Here are some of the most fantastic computer vision techniques:
Image detection
It is one thing to input an image of a cat and then to ask the computer to classify the image. It is a different thing to ask a computer to identify multiple items in an image. The former technique is called image classification, but it's called image detection when there are multiple objects to be identified in an image.
"For a computer to identify a specific object, it has to be fed thousands or even more images of this object. The computer should then be able to identify this object despite different lighting, background, scales, image deformations, etc. This means that image detection is more complicated than image classification because the computer has to create profiles for the different objects to be identified to recognize them easily in the future."
Andrei Alkhouski, Machine Learning R&D Engineer from InData Labs, a computer vision company.
Semantic segmentation
Semantic segmentation is similar to image detection in that the computer is expected to accurately detect several classes or types of objects in an image. The difference is that, in this instance, rather than identifying the item using a box, the image is broken down into pixels, and the image is detected by grouping the pixels that make it up. After the pixels are grouped, they are labeled and classified just as they are during image detection.

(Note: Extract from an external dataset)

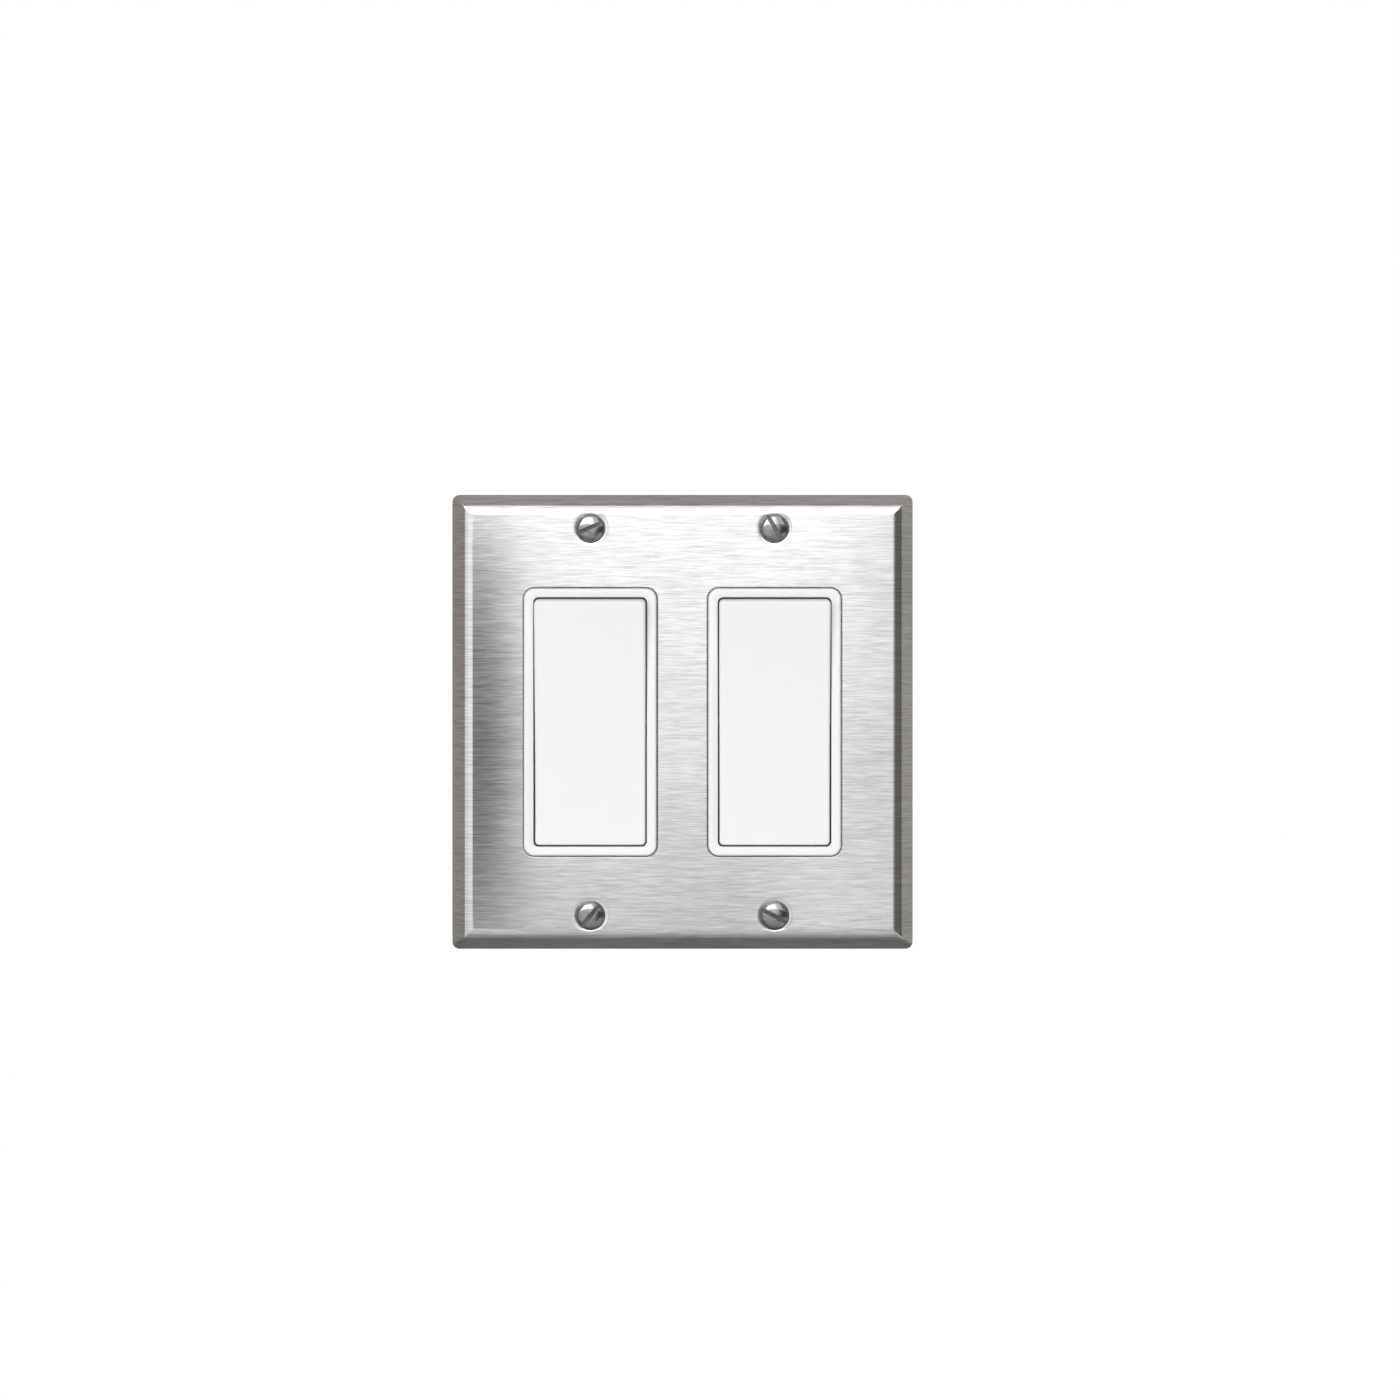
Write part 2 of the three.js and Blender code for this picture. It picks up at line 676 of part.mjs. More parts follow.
/** A contact rivet with its head's face at faceY; its shank points along direction, -1 or +1 in y. */
function contactForm(faceY, direction, sheet) {
  const { z, radius, height, shank, tail, tailHeight } = CONTACT;
  const along = (start, end) => span(faceY + direction * start, faceY + direction * end);
  const tailStart = height + sheet + 2 * AIR;
  return join(
    rodY(radius, along(0, height), 0, z),
    rodY(shank, along(height / 2, tailStart + tailHeight), 0, z, RIVET_SIDES),
    rodY(tail, along(tailStart, tailStart + tailHeight), 0, z, RIVET_SIDES),
  );
}

const MOVING_FACE = AIR + CONTACT.height; // behind the arm's pivot
const FIXED_FACE_Y = ARM.pivotY + MOVING_FACE + AIR;

/** Where a terminal's strip and side plate lie, as [x, y, z] spans; its strip is at depth y. */
function terminalSpans({ startX, strip, sideZ }, y) {
  const { thickness, plateFrontY, plateEndZ } = TERMINAL;
  const outerX = RECESS.floorX + thickness;
  return {
    strip: [[startX, outerX], [y, y + thickness], strip],
    side: [
      [RECESS.floorX + AIR, outerX],
      [plateFrontY, y + thickness],
      span(sideZ, Math.sign(sideZ) * plateEndZ),
    ],
  };
}

function loadTerminal() {
  return terminalSpans(TERMINAL.load, FIXED_FACE_Y + CONTACT.height + AIR);
}

function commonTerminal() {
  return terminalSpans(TERMINAL.common, BODY.chamber.floorY - LOOSE - TERMINAL.thickness);
}

function terminalPlate({ strip, side }, screwZ) {
  const through = [RECESS.floorX - PAST, RECESS.floorX + TERMINAL.thickness + PAST];
  const hole = rodX(TERMINAL_SCREW.shank + LOOSE, through, TERMINAL.screwY, screwZ);
  return block(...side).subtract(hole).add(block(...strip));
}

function loadTerminalForm() {
  const spans = loadTerminal();
  const [front, back] = spans.strip[1];
  return terminalPlate(spans, -TERMINAL.screwZ).subtract(rivetHole([front - PAST, back + PAST]));
}

/** A tapering wall from the common terminal's strip forwards, as [y, z] points. */
function taperedWall(baseY, baseHalf, topY, topHalf) {
  return [[baseY, -baseHalf], [baseY, baseHalf], [topY, topHalf], [topY, -topHalf]];
}

/** The common terminal carries the ridge that the arm rocks on, between two cheeks. */
function commonTerminalForm() {
  const spans = commonTerminal();
  const baseY = spans.strip[1][0] + TERMINAL.thickness / 2;
  const { ridge, crest, cheekBase, cheekTop, cheekRise, gap, wall } = SADDLE;
  const ridgeOutline = taperedWall(baseY, ridge, ARM.pivotY + AIR, crest);
  const cheekOutline = taperedWall(baseY, cheekBase, ARM.pivotY - cheekRise, cheekTop);
  const inner = ARM.halfWidth + gap;
  const outer = inner + wall;
  return join(
    terminalPlate(spans, TERMINAL.screwZ),
    bar(ridgeOutline, [-inner - wall / 2, inner + wall / 2]),
    bar(cheekOutline, [-outer, -inner]),
    bar(cheekOutline, [inner, outer]),
  );
}

// ---- One switch ---------------------------------------------------------------------------------

function terminalScrew(name, up) {
  const screw = piece(name, slottedScrew(TERMINAL_SCREW), BRASS);
  screw.position.set(RECESS.floorX + TERMINAL.thickness + AIR, TERMINAL.screwY, up * TERMINAL.screwZ);
  screw.rotation.set(up * radians(35), 0, Math.PI / 2);
  return screw;
}

function groundScrew(name) {
  const screw = piece(name, slottedScrew(GROUND_SCREW), GREEN);
  screw.position.set(-STRAP.halfWidth - AIR, GROUND.y, GROUND.z);
  screw.rotation.set(radians(-20), 0, -Math.PI / 2);
  return screw;
}

function boxScrew(name, up) {
  const screw = piece(name, slottedScrew(BOX_SCREW), ZINC);
  screw.position.set(0, -STRAP.thickness - AIR, up * BOX_SCREW_Z);
  screw.rotation.y = up * radians(30);
  return screw;
}

function screwWasher(name, up) {
  const { halfWidth, halfHeight, corner, thickness, hole } = WASHER;
  const z = up * BOX_SCREW_Z;
  const outline = roundedShape(halfWidth, halfHeight, corner, 0, z);
  const form = slab(outline, [AIR, thickness + AIR]).subtract(rodY(hole, [-PAST, thickness + PAST], 0, z));
  return piece(name, form, FIBRE);
}

function rockerSwitch({ name, x }) {
  const group = new THREE.Group();
  group.position.x = x;
  group.add(
    paddle(name),
    piece(`${name}_face_frame`, faceFrameForm(), WHITE_PLASTIC),
    piece(`${name}_strap`, strapForm(), ZINC),
    piece(`${name}_back_body`, backBodyForm(), BODY_PLASTIC),
    contactLever(name),
    piece(`${name}_fixed_contact`, contactForm(FIXED_FACE_Y, 1, TERMINAL.thickness), SILVER),
    piece(`${name}_load_terminal`, loadTerminalForm(), BRASS),
    piece(`${name}_common_terminal`, commonTerminalForm(), BRASS),
    terminalScrew(`${name}_load_screw`, -1),
    terminalScrew(`${name}_common_screw`, 1),
    groundScrew(`${name}_ground_screw`),
    boxScrew(`${name}_top_box_screw`, 1),
    boxScrew(`${name}_bottom_box_screw`, -1),
    screwWasher(`${name}_top_screw_washer`, 1),
    screwWasher(`${name}_bottom_screw_washer`, -1),
  );
  return group;
}

// ---- The whole object ---------------------------------------------------------------------------

const assembly = new THREE.Group();
assembly.add(wallPlate(), plateScrews(), ...SWITCHES.map(rockerSwitch));

export default assembly;
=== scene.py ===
"""A two-gang stainless wall plate with two rocker switches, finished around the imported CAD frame.

Meshes are built in millimetres, with the frame's axes, and scaled to metres when they are done.
"""

import json
import math

import bmesh
import bpy
from mathutils import Matrix, Vector


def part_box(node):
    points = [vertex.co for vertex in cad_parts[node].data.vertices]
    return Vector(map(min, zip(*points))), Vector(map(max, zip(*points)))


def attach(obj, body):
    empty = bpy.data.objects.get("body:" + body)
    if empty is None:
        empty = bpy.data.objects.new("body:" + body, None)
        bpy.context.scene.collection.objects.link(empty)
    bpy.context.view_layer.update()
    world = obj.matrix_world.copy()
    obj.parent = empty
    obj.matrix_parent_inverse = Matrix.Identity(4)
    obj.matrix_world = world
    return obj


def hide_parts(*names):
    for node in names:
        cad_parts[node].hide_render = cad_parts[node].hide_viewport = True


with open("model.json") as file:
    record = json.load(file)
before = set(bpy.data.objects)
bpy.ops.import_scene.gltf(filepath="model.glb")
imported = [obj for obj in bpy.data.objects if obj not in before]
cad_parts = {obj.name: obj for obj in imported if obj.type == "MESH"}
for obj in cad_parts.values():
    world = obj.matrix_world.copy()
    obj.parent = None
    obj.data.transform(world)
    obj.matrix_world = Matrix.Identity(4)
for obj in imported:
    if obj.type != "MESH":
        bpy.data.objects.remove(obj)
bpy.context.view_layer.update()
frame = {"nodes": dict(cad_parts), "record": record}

MM = 0.001

# ---- Sizes in millimetres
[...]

Semantic segmentation is a significant improvement from image detection. To make such delineations, pixel prediction models are crucial. Imagine you are in a self-driving car. It is not enough that the vehicle can identify the car in front of it. It needs to identify the boundaries of this car to keep a safe distance from it. The car should be watching out for not just one car but multiple cars, pedestrians on curbs, trees, bicycles, and even road signs. Semantic segmentation allows the car to identify all these items and act accordingly.
Instance segmentation
Instance segmentation is similar to semantic segmentation in that identified objects will be demarcated using pixels. The difference is that in this case, the computer will categorize various instance classes. If you are taking an image of a car lot with several 2018 Porsche 911, Carrera cars, semantic segmentation will mark all the vehicles, but they may not appear different from each other.
However, with instance segmentation, the computer will distinguish between the differences between the different cars. So, if there are five different colored Porsches, you will be able to differentiate them. Instance segmentation will note all instances, such as overlapping objects, identifying their boundaries, different backgrounds, and their interrelation.
Object tracking
This is a fantastic development in computer vision. Object tracking refers to identifying and tracking moving images in a scene. Using object tracking, the computer can monitor the interaction between objects once they have been identified. Object tracking is a crucial part of self-driving cars because most objects aren't static on the road.
Object tracking applies segmentation in that it finds the boundaries of the objects on or around the road. However, since these objects are moving (in relation to you), the boundaries are continually changing, and object tracking monitors how these boundaries are changing. For example, suppose you are back in the self-driving car, and a cyclist is trying to overtake you. In that case, the vehicle will use the various cameras it has to spot him or her and navigate the situation correctly so that you can pass each other safely.
Thanks to how much information, in the form of images, people upload to the internet every day, computer vision techniques are becoming progressively accurate with time. The applications of this technology will have a significant impact on humanity. One can only wait and see what it will be applied to.